--- Start INFORMATION SHOWN ---

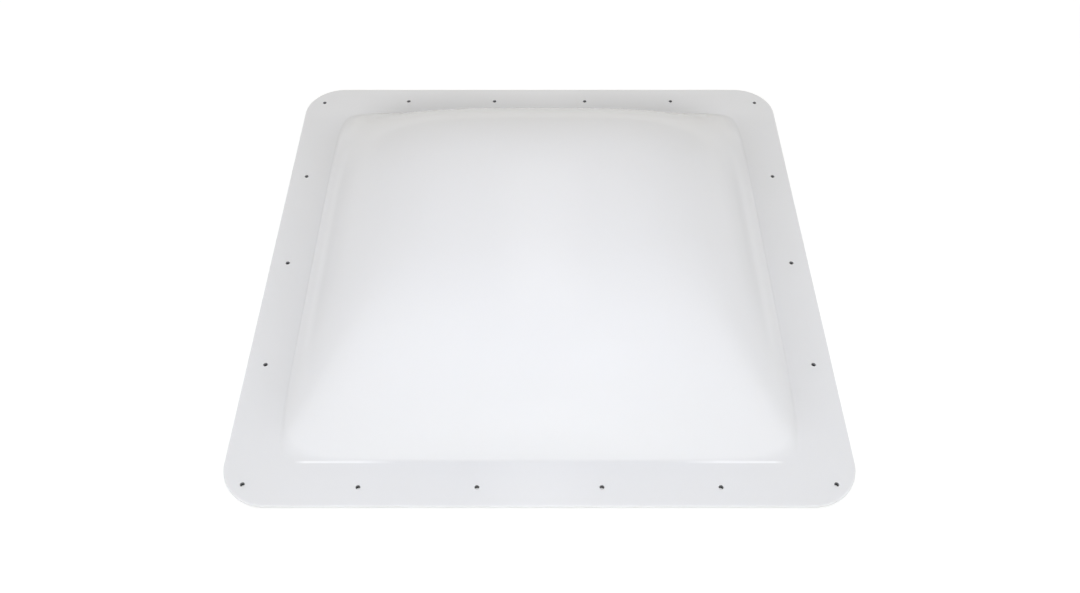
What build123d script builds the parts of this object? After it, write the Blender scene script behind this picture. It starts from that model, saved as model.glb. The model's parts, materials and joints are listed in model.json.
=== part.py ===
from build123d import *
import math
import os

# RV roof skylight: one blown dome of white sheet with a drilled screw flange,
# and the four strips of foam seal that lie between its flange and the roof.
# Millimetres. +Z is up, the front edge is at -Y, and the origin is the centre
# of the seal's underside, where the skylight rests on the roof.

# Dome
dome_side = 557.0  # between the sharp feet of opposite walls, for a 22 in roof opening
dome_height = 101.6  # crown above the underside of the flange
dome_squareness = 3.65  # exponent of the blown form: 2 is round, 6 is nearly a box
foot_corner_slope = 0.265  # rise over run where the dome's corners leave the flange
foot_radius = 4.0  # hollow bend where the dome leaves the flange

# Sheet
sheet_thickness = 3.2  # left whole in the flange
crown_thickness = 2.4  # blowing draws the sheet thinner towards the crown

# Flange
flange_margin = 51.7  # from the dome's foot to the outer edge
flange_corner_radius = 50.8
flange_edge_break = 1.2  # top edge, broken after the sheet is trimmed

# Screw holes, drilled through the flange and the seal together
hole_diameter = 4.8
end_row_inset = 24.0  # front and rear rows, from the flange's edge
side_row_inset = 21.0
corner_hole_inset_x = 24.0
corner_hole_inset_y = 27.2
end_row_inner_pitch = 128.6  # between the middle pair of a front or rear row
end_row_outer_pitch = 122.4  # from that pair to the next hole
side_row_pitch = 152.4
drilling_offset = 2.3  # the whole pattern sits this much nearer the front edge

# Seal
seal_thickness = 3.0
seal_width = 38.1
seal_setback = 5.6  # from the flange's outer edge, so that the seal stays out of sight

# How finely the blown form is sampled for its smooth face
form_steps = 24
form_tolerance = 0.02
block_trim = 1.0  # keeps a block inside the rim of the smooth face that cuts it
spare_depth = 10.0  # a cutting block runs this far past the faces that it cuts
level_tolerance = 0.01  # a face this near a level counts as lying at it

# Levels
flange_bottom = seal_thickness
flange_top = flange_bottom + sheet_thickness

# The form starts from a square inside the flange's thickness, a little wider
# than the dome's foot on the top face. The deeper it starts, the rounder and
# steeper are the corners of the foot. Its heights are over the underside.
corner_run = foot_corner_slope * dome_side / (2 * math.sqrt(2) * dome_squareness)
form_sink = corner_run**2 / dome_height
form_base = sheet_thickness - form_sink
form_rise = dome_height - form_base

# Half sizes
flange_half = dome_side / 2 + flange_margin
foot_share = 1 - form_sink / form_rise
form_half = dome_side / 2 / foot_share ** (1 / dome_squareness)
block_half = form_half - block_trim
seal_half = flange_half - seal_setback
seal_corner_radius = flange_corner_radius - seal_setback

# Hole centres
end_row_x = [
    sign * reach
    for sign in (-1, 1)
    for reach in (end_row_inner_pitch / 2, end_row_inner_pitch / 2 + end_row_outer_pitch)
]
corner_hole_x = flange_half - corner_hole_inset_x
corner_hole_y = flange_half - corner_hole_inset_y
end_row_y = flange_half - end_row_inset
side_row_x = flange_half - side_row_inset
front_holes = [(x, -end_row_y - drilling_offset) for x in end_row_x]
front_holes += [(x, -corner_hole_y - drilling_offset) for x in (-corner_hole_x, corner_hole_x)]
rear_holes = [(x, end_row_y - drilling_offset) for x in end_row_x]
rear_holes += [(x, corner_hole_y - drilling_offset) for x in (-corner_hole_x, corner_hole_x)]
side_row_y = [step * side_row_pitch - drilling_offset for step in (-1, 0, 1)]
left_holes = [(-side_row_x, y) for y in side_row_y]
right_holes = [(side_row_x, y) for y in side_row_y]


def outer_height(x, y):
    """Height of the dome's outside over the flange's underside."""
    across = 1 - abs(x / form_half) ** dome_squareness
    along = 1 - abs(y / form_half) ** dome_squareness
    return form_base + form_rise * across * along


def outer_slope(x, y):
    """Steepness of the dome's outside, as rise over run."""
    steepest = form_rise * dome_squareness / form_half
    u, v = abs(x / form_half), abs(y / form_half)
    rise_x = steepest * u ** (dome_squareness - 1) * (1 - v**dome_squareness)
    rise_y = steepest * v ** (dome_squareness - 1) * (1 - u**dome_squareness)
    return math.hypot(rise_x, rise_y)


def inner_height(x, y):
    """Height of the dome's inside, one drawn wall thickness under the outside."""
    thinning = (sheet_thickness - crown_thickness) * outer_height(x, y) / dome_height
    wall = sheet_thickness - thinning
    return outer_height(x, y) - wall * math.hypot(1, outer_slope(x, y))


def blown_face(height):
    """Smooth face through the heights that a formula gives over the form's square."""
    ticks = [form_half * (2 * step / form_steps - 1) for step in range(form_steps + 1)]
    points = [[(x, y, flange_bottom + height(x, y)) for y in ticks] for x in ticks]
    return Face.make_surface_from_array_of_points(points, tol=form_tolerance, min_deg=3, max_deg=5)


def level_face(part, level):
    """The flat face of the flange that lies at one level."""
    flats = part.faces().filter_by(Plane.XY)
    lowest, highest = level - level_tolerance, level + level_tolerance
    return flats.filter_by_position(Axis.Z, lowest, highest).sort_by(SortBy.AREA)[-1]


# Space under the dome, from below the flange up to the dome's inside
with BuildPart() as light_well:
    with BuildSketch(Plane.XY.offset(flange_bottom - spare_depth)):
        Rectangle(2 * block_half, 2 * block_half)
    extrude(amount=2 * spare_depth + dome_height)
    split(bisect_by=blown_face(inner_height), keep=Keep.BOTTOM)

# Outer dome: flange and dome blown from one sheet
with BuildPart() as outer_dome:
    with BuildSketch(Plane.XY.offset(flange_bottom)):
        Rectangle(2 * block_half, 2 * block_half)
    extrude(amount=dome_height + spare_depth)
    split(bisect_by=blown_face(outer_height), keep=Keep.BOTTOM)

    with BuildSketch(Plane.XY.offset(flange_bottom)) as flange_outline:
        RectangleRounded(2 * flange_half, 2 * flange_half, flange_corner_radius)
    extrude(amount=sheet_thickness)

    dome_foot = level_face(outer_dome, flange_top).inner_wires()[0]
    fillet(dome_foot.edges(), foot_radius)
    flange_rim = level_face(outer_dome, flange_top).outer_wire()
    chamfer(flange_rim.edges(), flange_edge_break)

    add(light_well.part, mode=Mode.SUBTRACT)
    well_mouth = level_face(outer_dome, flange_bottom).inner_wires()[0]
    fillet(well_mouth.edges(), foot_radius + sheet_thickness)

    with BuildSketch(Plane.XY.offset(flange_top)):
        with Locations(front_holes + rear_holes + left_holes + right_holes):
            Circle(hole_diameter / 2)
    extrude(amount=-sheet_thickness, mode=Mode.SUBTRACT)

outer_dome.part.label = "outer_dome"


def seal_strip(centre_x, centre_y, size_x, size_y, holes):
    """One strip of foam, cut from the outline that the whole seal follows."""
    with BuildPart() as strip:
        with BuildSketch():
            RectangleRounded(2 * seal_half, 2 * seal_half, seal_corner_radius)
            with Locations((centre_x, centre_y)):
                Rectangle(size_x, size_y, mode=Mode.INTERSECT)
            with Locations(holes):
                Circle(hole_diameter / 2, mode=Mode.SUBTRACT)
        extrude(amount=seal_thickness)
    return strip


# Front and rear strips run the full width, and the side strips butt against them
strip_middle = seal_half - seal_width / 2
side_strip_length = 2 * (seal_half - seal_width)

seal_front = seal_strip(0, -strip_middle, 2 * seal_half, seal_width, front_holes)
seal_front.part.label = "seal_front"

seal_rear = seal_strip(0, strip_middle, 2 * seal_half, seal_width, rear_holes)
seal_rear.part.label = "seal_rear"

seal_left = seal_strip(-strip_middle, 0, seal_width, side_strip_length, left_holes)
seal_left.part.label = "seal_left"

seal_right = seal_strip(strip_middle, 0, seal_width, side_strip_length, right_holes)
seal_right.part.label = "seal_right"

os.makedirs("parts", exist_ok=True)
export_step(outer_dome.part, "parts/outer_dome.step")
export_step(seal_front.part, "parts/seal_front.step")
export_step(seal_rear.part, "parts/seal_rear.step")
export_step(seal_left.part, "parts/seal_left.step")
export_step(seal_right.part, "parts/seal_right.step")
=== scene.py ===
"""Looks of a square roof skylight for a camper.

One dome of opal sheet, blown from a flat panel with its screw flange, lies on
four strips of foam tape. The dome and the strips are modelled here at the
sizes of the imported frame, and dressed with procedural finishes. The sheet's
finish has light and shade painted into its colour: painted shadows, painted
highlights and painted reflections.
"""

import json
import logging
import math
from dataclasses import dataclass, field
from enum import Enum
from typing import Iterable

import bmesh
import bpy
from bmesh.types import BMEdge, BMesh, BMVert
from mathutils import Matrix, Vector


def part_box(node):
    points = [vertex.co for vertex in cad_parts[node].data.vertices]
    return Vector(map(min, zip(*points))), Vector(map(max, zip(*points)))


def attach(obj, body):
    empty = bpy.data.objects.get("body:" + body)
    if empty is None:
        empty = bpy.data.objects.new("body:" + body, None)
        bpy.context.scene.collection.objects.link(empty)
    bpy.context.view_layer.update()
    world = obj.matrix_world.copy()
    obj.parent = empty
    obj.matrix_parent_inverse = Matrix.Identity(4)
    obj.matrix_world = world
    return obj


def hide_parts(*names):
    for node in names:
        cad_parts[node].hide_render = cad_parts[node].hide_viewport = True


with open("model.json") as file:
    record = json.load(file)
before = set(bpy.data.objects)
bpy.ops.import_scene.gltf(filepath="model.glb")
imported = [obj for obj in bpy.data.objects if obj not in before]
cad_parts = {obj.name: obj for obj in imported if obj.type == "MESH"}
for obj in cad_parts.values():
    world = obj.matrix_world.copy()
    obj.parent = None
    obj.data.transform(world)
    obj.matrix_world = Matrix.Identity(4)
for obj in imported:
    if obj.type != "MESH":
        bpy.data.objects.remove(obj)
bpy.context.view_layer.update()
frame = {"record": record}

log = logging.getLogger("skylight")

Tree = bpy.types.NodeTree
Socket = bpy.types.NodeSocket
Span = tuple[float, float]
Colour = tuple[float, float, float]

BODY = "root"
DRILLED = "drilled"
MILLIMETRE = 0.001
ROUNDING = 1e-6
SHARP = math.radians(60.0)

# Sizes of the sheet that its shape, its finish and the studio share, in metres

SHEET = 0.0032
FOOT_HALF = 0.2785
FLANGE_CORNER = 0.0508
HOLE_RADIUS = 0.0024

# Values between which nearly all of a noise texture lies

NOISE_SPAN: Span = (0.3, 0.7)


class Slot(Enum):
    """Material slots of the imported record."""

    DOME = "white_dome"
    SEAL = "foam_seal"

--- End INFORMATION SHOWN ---

TASK GOAL
Restate, word for word and with nothing added, the lines from the first line of the listing through the one where "# of the seal's" stands.

RESPONSE TO THE EXERCISE
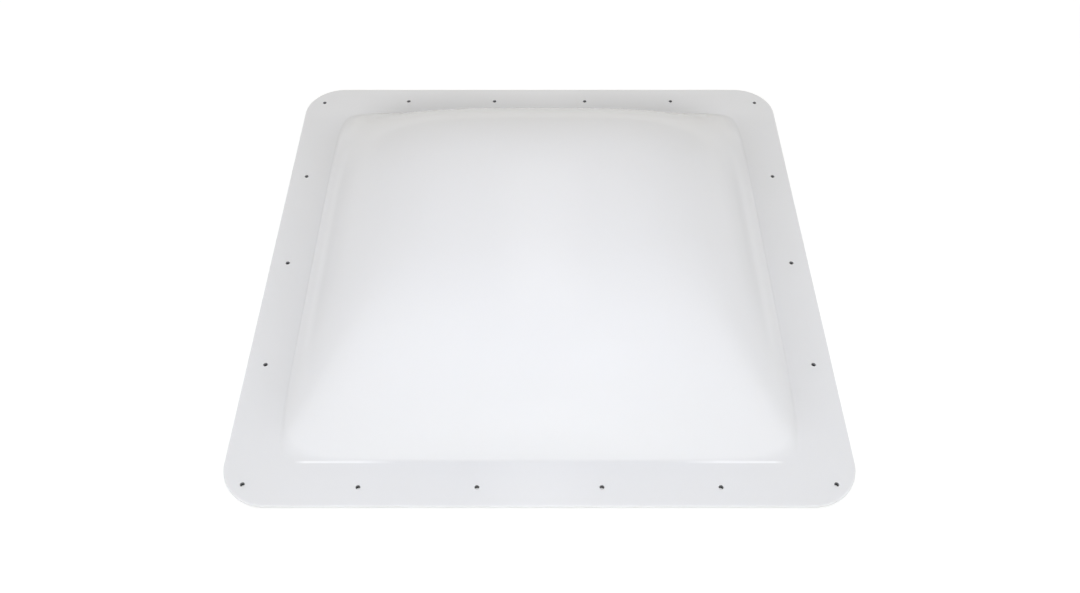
What build123d script builds the parts of this object? After it, write the Blender scene script behind this picture. It starts from that model, saved as model.glb. The model's parts, materials and joints are listed in model.json.
=== part.py ===
from build123d import *
import math
import os

# RV roof skylight: one blown dome of white sheet with a drilled screw flange,
# and the four strips of foam seal that lie between its flange and the roof.
# Millimetres. +Z is up, the front edge is at -Y, and the origin is the centre
# of the seal's underside, where the skylight rests on the roof.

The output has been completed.